Der Antrag auf Wiedereinsetzung ist nach § 45 Abs. 1 S. 1 StPO grundsätzlich bei dem Gericht zu stellen, bei dem die Frist wahrzunehmen war. Das wäre hier das AG gewesen (§ 314 Abs. 1 StPO). Nach § 45 Abs. 1 S. 2 StPO kann der Antrag aber auch bei dem Gericht gestellt werden, das über den Wiedereinsetzungsantrag zu entscheiden hat. Das ist hier nach § 46 Abs. 1 StPO das LG, da es bei rechtzeitiger Einlegung über die Berufung zu entscheiden gehabt hätte. Somit kann der Wiedereinsetzungsantrag zusammen mit der nach § 45 Abs. 2 S. 2 StPO gleichzeitig einzureichenden Berufung beim LG eingereicht werden. Der Anwalt erhält hierfür also bereits eine Gebühr nach VV 4142.
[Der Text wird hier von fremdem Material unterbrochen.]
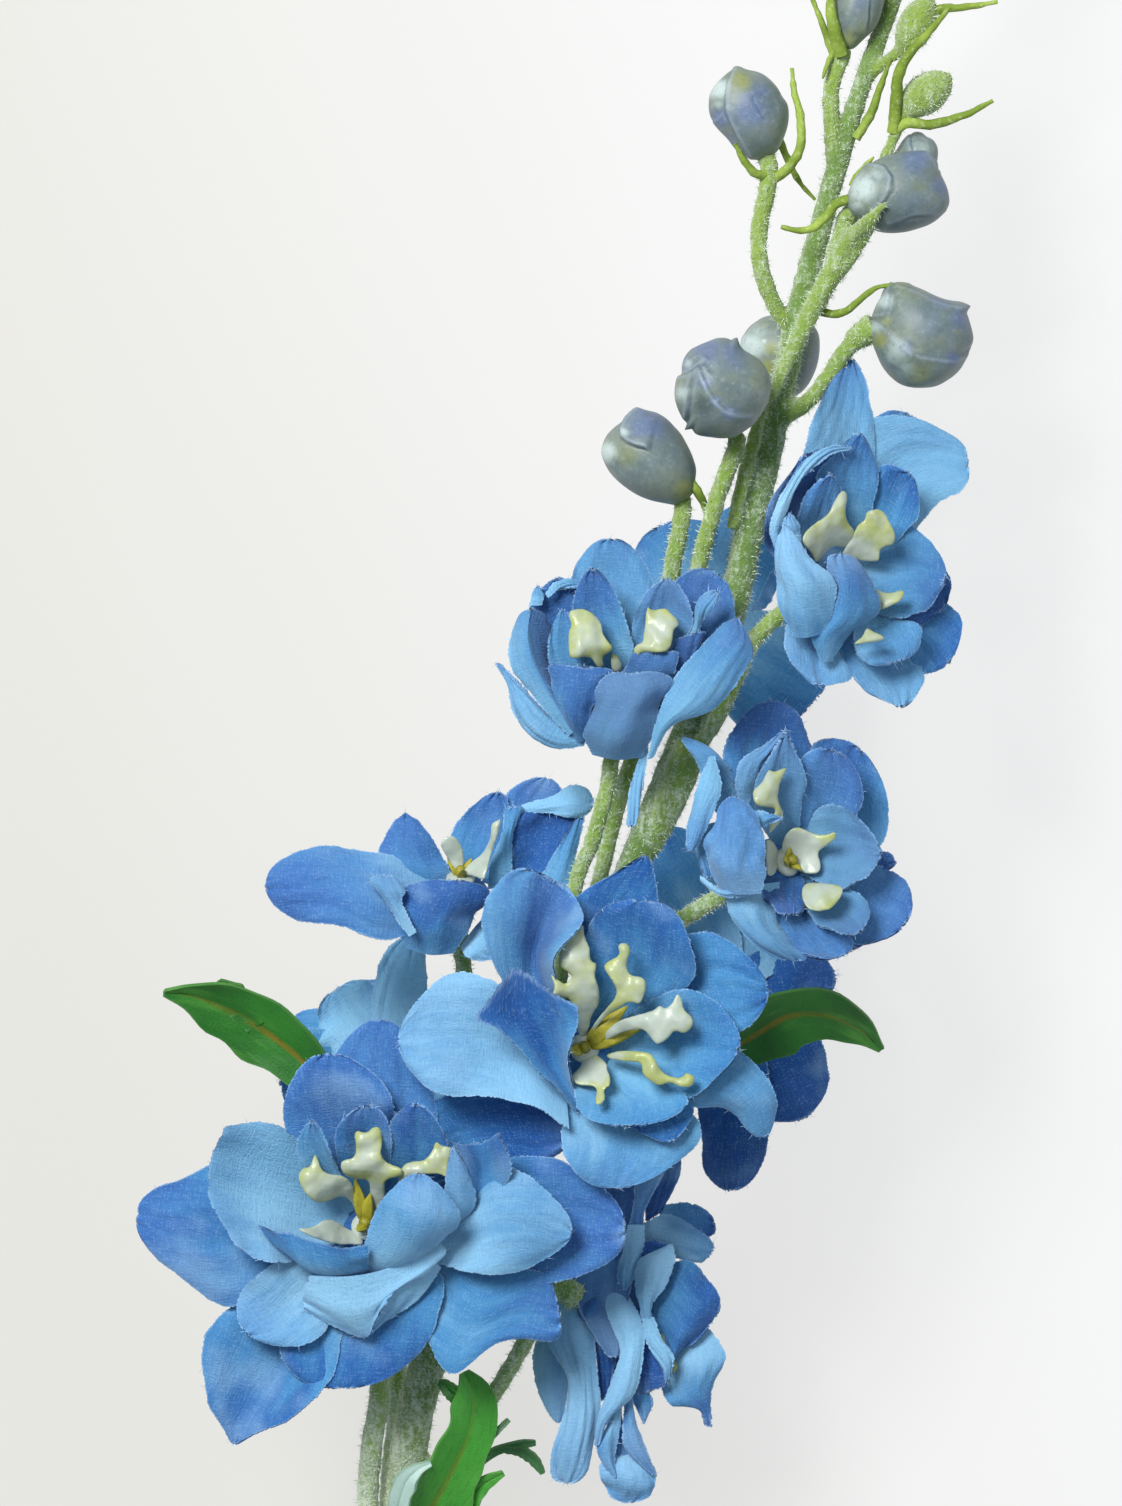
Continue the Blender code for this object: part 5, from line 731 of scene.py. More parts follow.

Hätte der Anwalt den Antrag beim AG eingereicht, so wäre seine Tätigkeit gemäß Abs. 2 durch die Gebühr des VV 4106 abgegolten worden. Die Gebühr nach VV 4124 kann er daher nur insoweit geltend machen, als der Wiedereinsetzungsantrag nach § 14 Abs. 1 zu einer Erhöhung der Gebühr der VV 4106 geführt hätte.

 

Rz. 33

Schließlich muss der Verteidiger in der unmittelbaren Vorinstanz tätig gewesen sein. So gilt § 19 Abs. 1 S. 2 Nr. 10 nicht für den erstinstanzlichen Verteidiger, der im Berufungsverfahren nicht tätig war und nunmehr gegen das Berufungsurteil Revision einlegen soll.

 

Rz. 34

Unerheblich ist dagegen, mit welchem Rechtsmittel der Verteidiger beauftragt worden ist, also ob er Berufung oder Revision einlegen soll oder auch eine Sprungrevision. Ausreichend ist, dass er lediglich erklärt, Rechtsmittel einzulegen und sich vorbehält, zu einem späteren Zeitpunkt zu entscheiden, welches Rechtsmittel durchgeführt werden soll.[7]

 

Rz. 35

Die Vorschrift des § 19 Abs. 1 S. 2 Nr. 10 gilt auch für den Vertreter des Neben- oder Privatklägers oder eines anderen Beteiligten i.S.d. VV Vorb. 4 Abs. 1, wenn sie ihrerseits Rechtsmittel einlegen.

[6] OLG Jena JurBüro 2006, 365.
[7] Die Entscheidung kann bis zum Ablauf der Revisionsbegründungsfrist zurückgestellt werden, Meyer-Goßner/Schmitt, StPO, § 335 Rn 5.